Rob Sellers, director of Grey Shopper, said: “There’s more value in beacons for retailers [than FMCG companies] because whichever retailer has the best customer data has the upper hand in terms of negotiating the supplier relationship.

“I can see a lot more use for brands looking to target supporters in stadiums over the course of a season. The automotive industry could also benefit because there’s a lot of online and offline experiences with brands, as people are researching various models over years before visitng the showroom to see the car or book a test-drive.”

The prospect of using beacons in sports stadiums is where some believe much of the early adoption will take place. A more robust wi-fi infrastructure across outtdoor venues in the US has already made the prospect of using beacons for retargeting an attractive outlet for those looking to reach fans.

Chris Pirrone, general manager for sports digital properties at newspaper USA Today, said beacons could provide the “missing link” in advertising by providing analysis around the impact that marketing campaigns are having in driving foofall to stores.

For example, a sportswear maker could retarget customers weeks after they have watched a football match live, while they are viewing sports-related content on their phones, tablets or desktop. A premium publisher could then go beyond standard ad units and produce customised, branded content.

The adtech industry is a fragmented marketplace. To effectuate the vision of tying in- store shopping with online marketing at scale there needs to be transparency. Consumers must believe their data will be protected to opt in and advertisers have to be confident that industry best practices are being followed and that their consumers are safe.

Achieving this transparency is a staged process. One in which some companies are looking to make headway by creating global platforms for proximity service providers (PSPs) that let brands and retailers retarget consumers online based on offline behaviour.

Norwegian start-up Unacast is hoping to do just. Founded by the executive management team of streaming services Tidal and Wimp - which was sold to Jay-Z last month for $56m - their latest venture is billed as a network whereby advertising, media and publishing industries can access all of the data from one repository. The data is owned by the retailer and sporting venue and if they want to share this with brands then it can from one central hub, sold at a premium.

Thomas Walle Jensen, co-founder and chief executive of Unacast , said: “One API is better than many to deliver the scale an advertiser needs. A network provides this. We see a green field of opportunity in enabling advertisers to better manage and optimise their digital ROI with offline activity we track through beacons.
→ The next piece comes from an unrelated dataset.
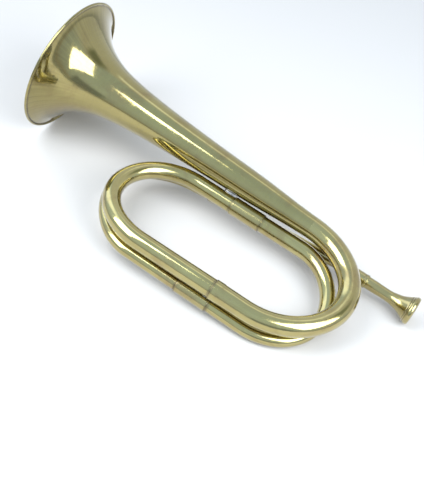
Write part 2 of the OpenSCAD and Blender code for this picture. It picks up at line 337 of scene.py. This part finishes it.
# inner right bow: upper inner tube, bow, rear leg
b = bow(P["upper_right"], P["rear_right"], D_UPPER, D_REAR, 1.028, -0.083, N)
pre = run(f_upper + D_UPPER * 0.01, P["upper_right"], 30)[:-1]
post = run(P["rear_right"], f_rear + D_REAR * 0.01, 26)[1:]
path = np.concatenate([pre, b, post])
tt = np.linspace(0, 1, N + 1)
taper = np.interp(tt, [0, 0.3, 0.5, 0.7, 1], [7.36, 6.83, 6.15, 5.72, 5.72])
k = np.hanning(23)
k /= k.sum()
taper = np.convolve(np.pad(taper, 11, mode="edge"), k, mode="valid")
rad = np.concatenate([np.linspace(R_UPPER, 7.36, len(pre), endpoint=False), taper, np.full(len(post), R_REAR)])
u_sr, r_sr = at_u("upper_left", "upper_right", 226.0), at_u("rear_left", "rear_right", 234.7)
w = np.maximum(near(path, u_sr, 2.0), near(path, r_sr, 2.0))
pieces["right_inner_bow"] = tube("right_inner_tube", path, rad, wear=w, seed=3.4, uneven=0.045)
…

It’s at an early stage, but the data we can now supply back in to retargeting the customer online based on their offline behavior was simply never previously available.

“Over time and working with our partners, we see Unacast being able to deliver targeted video advertising across devices from mobile to tablet to TV. This is how the advertising around large scale media events such as the Super Bowl could be greatly optimised.”

A failure to evolve beyond pushing locally relevant messages via beacons has rendered the technology an underappreciated and misunderstood part of many advertisers’ arsenals. However, the rise of beacons connecting real and virtual customer behaviour in 2015 could prescribe a more cost-effective alternative for marketers.